OK I have a long story to tell you but I would say "Happy New Year!" and "appreciate it for your help!" at first.

I'm sorry that I forgot to tell you my file has about 160000 lines (although I don't think it's too big to read).

Today I changed a computer and succeeded to read the file. When I tried to run your script on a test file (head 100 of the big file), everything was OK and exactly I got what I need. However, when I tried to apply it to the big file, I got some random errors:

Why I say "random" is that, sometimes it doesn't give error but the output file only has 2500-3000 lines, and sometimes it says "ERROR: 4 fields were expected at line XXX but only 1/2/3 recognized". Sorry I couldn't remember the exact words but just something like that. Anyway, I failed to run it.

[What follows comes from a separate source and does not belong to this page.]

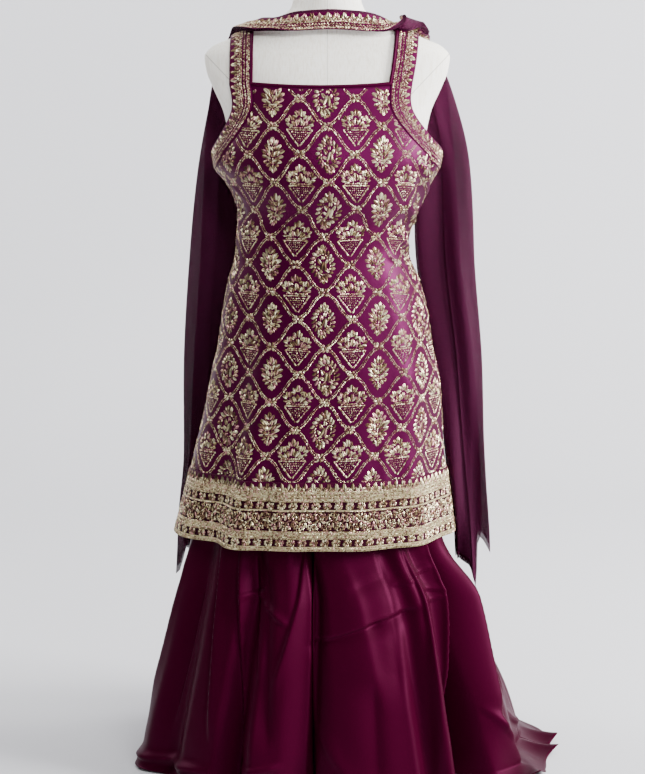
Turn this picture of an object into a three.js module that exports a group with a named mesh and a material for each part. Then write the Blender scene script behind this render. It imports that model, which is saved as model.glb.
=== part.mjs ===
// Sharara suit on a dress form: a sleeveless tunic with strap bands and gold borders, wide flared
// two-legged trousers that reach the floor, and a long chiffon scarf across the neck whose ends fall
// behind the shoulders. The form is a limbless torso on a pole and a round base.
// Millimetres. +Z is up, +X is the viewer's right, and the front of the suit faces -Y.
import * as THREE from "three";

// Cloth
const CLOTH = 1.2; // wall of the tunic and the trousers
const CHIFFON = 1.0; // wall of the scarf
const TRIM = 1.4; // wall of the embroidered bands and borders
const ELASTIC = 3; // wall of the waistband
const SEAM = 0.3; // gap between neighbouring pieces

// Tunic
const NECKLINE_Z = 1083; // top edge of the tunic's front and back
const UNDERARM_Z = 985; // lowest point of the armhole
const BAND_WIDTH = 33; // strap and armhole band
const BINDING_WIDTH = 5; // plain edging round the neck opening
const WAIST_Z = 840; // narrowest place
const SLIT_Z = 600; // top of the side slits
const SLIT_HALF = 5; // half the width of a slit at the hem
const HEM_Z = 371;
const BORDER_HEIGHT = 106; // gold border above the hem

// Trousers
const WAISTBAND_TOP_Z = 846;
const WAISTBAND_Z = 820; // where the legs are sewn to the waistband
const CROTCH_Z = 470;
const SPLIT_X = -26; // where the two legs part, beside the pole
const SPLIT_FRONT_SHIFT = 8; // how far the split lies towards +X at the front
const SPLIT_HALF = 4.5; // half the gap between the two inner legs
const SPLIT_OPENS = 80; // fall below the crotch over which that gap opens
const INNER_LEG_WAVE = { out: 9, length: 104 };
const FOLDS_START_Z = 600; // folds open below this height
const HEM_TURN_Z = 14; // below this the cloth turns out along the floor
const HEM_Z_FLOOR = 1.2; // middle of the cloth where it lies on the floor
const HEM_Z_INSIDE = 14; // inner hems stay above the round base
const HEM_RISE_INSIDE = 6; // how much higher the turn of an inner hem starts
const POOL_FLAT = 20; // from this reach on the hem lies quite flat on the floor
const RUFFLE = { height: 12, length: 46 }; // waves of the hem where it lies on the floor

// Dress form and stand
const POLE_RADIUS = 16;
const BASE_RADIUS = 132;
const BASE_HEIGHT = 9;

// Dress form: half width, front and back depth of each level section, and how square it is
const FORM = [
  { z: 1244, shift: 0, half: 51, front: 47, back: 57, square: 2.0 },
  { z: 1215, shift: 0, half: 53, front: 50, back: 58, square: 2.0 },
  { z: 1200, shift: 0, half: 58, front: 52, back: 60, square: 2.0 },
  { z: 1188, shift: 0, half: 74, front: 54, back: 62, square: 2.0 },
  { z: 1176, shift: 0, half: 100, front: 56, back: 65, square: 2.0 },
  { z: 1164, shift: 0, half: 130, front: 58, back: 69, square: 2.05 },
  { z: 1154, shift: 0, half: 155, front: 61, back: 73, square: 2.1 },
  { z: 1143, shift: 0, half: 180, front: 64, back: 77, square: 2.15 },
  { z: 1127, shift: 0, half: 192, front: 69, back: 82, square: 2.2 },
  { z: 1106, shift: 0, half: 189, front: 74, back: 86, square: 2.2 },
  { z: 1080, shift: 0, half: 179, front: 80, back: 89, square: 2.2 },
  { z: 1040, shift: 0, half: 162, front: 94, back: 92, square: 2.2 },
  { z: 985, shift: 0, half: 152, front: 112, back: 93, square: 2.15 },
  { z: 935, shift: 0, half: 146, front: 117, back: 87, square: 2.1 },
  { z: 885, shift: 0, half: 126, front: 96, back: 79, square: 2.1 },
  { z: 835, shift: 0, half: 112, front: 82, back: 76, square: 2.1 },
  { z: 760, shift: 0, half: 133, front: 86, back: 90, square: 2.15 },
  { z: 680, shift: 0, half: 153, front: 93, back: 106, square: 2.2 },
  { z: 600, shift: 0, half: 158, front: 94, back: 108, square: 2.2 },
  { z: 520, shift: 0, half: 150, front: 86, back: 98, square: 2.2 },
];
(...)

Then I turned to split the files and wrote like this:

split -l 10000 ./in.tsv -d -a 4 in_
for i in *; do mv $i $i".tsv"; done
for i in *; do awk 'OFS="\t" {if ($1 == "no.") next} {print $2, $7, $8, $1"--"$6"--"$3"--"$4"--"$5}' $i | sort -k1,1 -k2,2n -k3,3n | tee tmp_sorted_$i.tsv | bedtools merge -d 1 -i - | bedtools intersect -a - -b tmp_sorted_$i.tsv -wa -wb | cut -f1-3,7 | sort -k1,1 -k2,2n -u | awk 'OFS="\t" {gsub("--","\t");print $4, $5, $6, $7, $8, $1, $2, $3}' | cat <(tr " " "\t") /dev/stdin >> out.tsv && rm tmp_sorted_$i.tsv; done #modified on your code, just a loop added.

But every time I run the code above, the out.tsv would have different number of lines, which made me confusing, I thought maybe the split file was still too big so I tried 1000, and things are good.

Then I tried for another time, split by 500, and found it a little bit different between the two results. The difference arises because the overlapped domains may be split into different slices and failed to be merged together, I think. So I turned to "diff" function and corrected the results. The results were furtherly confirmed by splits of 1500, 2500, 1181 and 1669. Then I think I get what I need.

I don't know why the problem happened, maybe it's because of my computer, but I am working on Ubuntu 18.04, and my RAM is 32GB, I will check later.

Anyway, my work is majorly based on your code, thanks again for your kind help!